With regard to Leslie Van Houten, who of the three girls was least committed to Manson, yet still murdered for him, I fear that she may grow harder and tougher; I have very little hope for her eventual rehabilitation.
Writing of Susan Atkins, Los Angeles Times reporter Dave Smith expressed something which I had long felt. “Watching her behavior—bold and actressy in court, cute and mincing when making eye-play with someone, a little haunted when no one pays attention—I get the feeling that one day she might start screaming, and simply never stop.”
As for the other convicted Manson Family killers—Charles Watson; Robert Beausoleil; Steve Grogan, aka Clem; and Bruce Davis—all are now in the general inmate population. Tex is no longer playing insane and has a girl friend who visits him regularly. Bobby received a certain amount of national attention when he was interviewed by Truman Capote during a TV documentary on American prisons. Not long afterward his jaw was broken and his hand dislocated in a brawl in the yard of San Quentin. The fight was the result of a power struggle over the leadership of the Aryan Brotherhood, with which Beausoleil had become affiliated. The AB, which is believed responsible for more than a dozen fatal stabbings in various California prisons in the last few years, is the successor to several earlier groups, including a neo-Nazi organization. Its total membership is not known, but it is believed to have about two hundred hard-core inmate followers, and it espouses many of the same racial principles that Charles Manson did. The legacy lives on.
Of all the Manson Family killers, only their leader merits special handling. In October 1972, Charles Manson was transferred to the maximum security adjustment center at Folsom Prison in Northern California. Described as “a prison within a prison,” it provides special housing for “problem inmates” who cannot be safely controlled in the general prison population. With the transfer Manson lost not only all of the special privileges afforded those awaiting execution, he also lost his regular inmate privileges, because of his “hostile and belligerent attitude.”

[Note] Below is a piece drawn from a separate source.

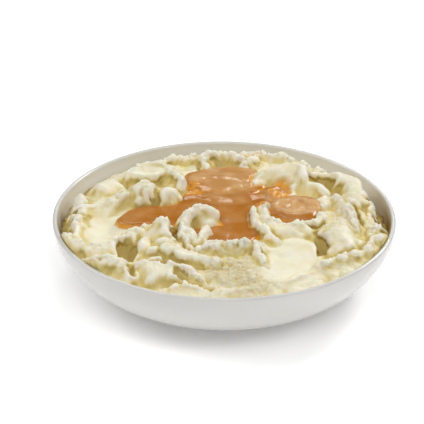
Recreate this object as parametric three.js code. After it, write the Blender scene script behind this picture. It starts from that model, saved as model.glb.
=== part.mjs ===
// A round coupe bowl heaped with mashed potato, with brown gravy lying in the hollows on top.
// Millimetres. +Z is up, +Y is the back. The origin is on the table, under the middle of the bowl.
// The heap is one height function: folds, knobs, scoops and creases left by the serving spoon are
// laid on a low mound or cut into it in turn, and the gravy floods the hollows between them.
import * as THREE from "three";

// ---- driving dimensions ----
const BOWL_RADIUS = 115;
const BOWL_HEIGHT = 46;
const WALL = 3.2; // thickness at the rim, which is fully rounded
const BASE_RADIUS = 57; // where the outside wall turns into the flat base
const BASE_THICKNESS = 3;
const FOOT_RADIUS = 52; // middle of the foot ring
const FOOT_WIDTH = 5;
const FOOT_HEIGHT = 1.5;
const CURVE = { out: 0.85, down: 1.2 }; // how full the wall's curve is, outward and downward
const BOWL_SEGMENTS = 64;
const WALL_STEPS = 8;
const RIM_STEPS = 4;

const GAP = 0.4; // clearance between touching pieces
const HEAP_RINGS = 34; // rings of points over the heap
const GRAVY_DEPTH = 3;
const GRAVY_LIP = 0.35; // thickness of the gravy right at its outline
const SHORE = 0.35; // share of a pool's radius over which its edge rounds down
const SHORE_FALL = 12; // how fast the gravy's level sinks below the mash outside a pool
const POOL_BLEND = { sharpness: 2.5, farthest: -4 }; // how the levels of pools run into each other
const DROP = 10; // every width below is measured where its shape has fallen by this much
const RING_STEP = 6; // more points in each ring than in the one inside it
const HEAP_CORE = 80; // the heap reaches the bowl's wall outside this radius
const LEAST_HEAP = 1; // thickness of the mash, at least
const HALVINGS = 24; // steps of a search for a height or an outline
const UNDER_RINGS = [[98, 70], [88, 60], [74, 48], [58, 36], [40, 24], [0, 1]]; // radius, points

// The mound under the folds: heights over the rim's plane in the middle and at the wall.
const MOUND = { middle: 0.5, fall: 3.5, fullness: 2.5, reach: 108, shoulder: 88 };
const AT_WALL = { drop: 9, frontKept: 0.6 }; // how far it dips by the wall, and less so in front
const LUMPS = { height: 2.6, size: 13, dip: 0.4, seed: 61 }; // round lumps over the open mash

// Waves, each as its height, size and seed.
const SWELLS = [[1.4, 34, 3]]; // over the whole mound
const GRAIN = [[0.6, 9, 21]]; // over open faces
const RAGGED = [[1.3, 8, 13], [0.5, 4.5, 14]]; // along crests
const UNEVEN = [[0.3, 11, 16], [0.25, 5, 17]]; // in the widths of folds, as a share
const WANDER = { size: 13, fine: 5 }; // the waves that move shapes sideways
const STRAY = { shapes: [2, 1.3, 1], pools: [2.5, 1, 31], lumps: [2.5, 1.2, 71] }; // reach, fine, seed
const WAVE_SHIFT = [17.3, -9.1]; // moves the lattice of waves by this much for each seed
const DOME_SHIFT = [5.3, -3.7]; // and that of round lumps
const DOME = { stray: 0.42, fall: 1.4 }; // how far a lump is off its cell's middle, how steep it is

// How the mash breaks: where two shapes meet, along crests, and on open faces.
const ROUNDING = { fold: 1, crease: 0.8, scoop: 1.2, pool: 0.35 };
const CREST_ROUND = 1.5; // radius that takes the edge off a crest
const CREST_REACH = 5; // how far from a crest its torn edge reaches
const TORN = { fold: 1, knob: 0.6, crease: 0.5 };
const CLEFT = 1.5; // how a cleft's sides curve: 1 would be straight
const SMOOTHED = { by: 0.85, reach: 0.8 }; // how a scoop wipes the grain away
const WET = 0.9; // share of the grain that is gone under the gravy
const BANK = 0.25; // how far outside a pool the mash starts to dip under it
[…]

“Prison is my home, the only home I ever had,” Manson often said. In 1967 he begged the authorities not to release him. Had anyone heeded his warning, this book need never have been written, and perhaps thirty-five to forty people now dead might still be alive.
90
In June 1972 the United States Supreme Court ruled, in a 5–4 decision, that the death penalty, if imposed in an arbitrary fashion with the jury being given absolute discretion and no guidelines, constituted “cruel and unusual punishment” in violation of the Eighth Amendment to the U.S. Constitution.
Although a number of states, including California, have since passed laws restoring the death penalty and making it mandatory for certain crimes, including mass murders, at the time this is written the United States Supreme Court has yet to rule on their constitutionality.
Even if the California law is let stand, it would not affect the Manson Family killers, since the new statute is not retroactive.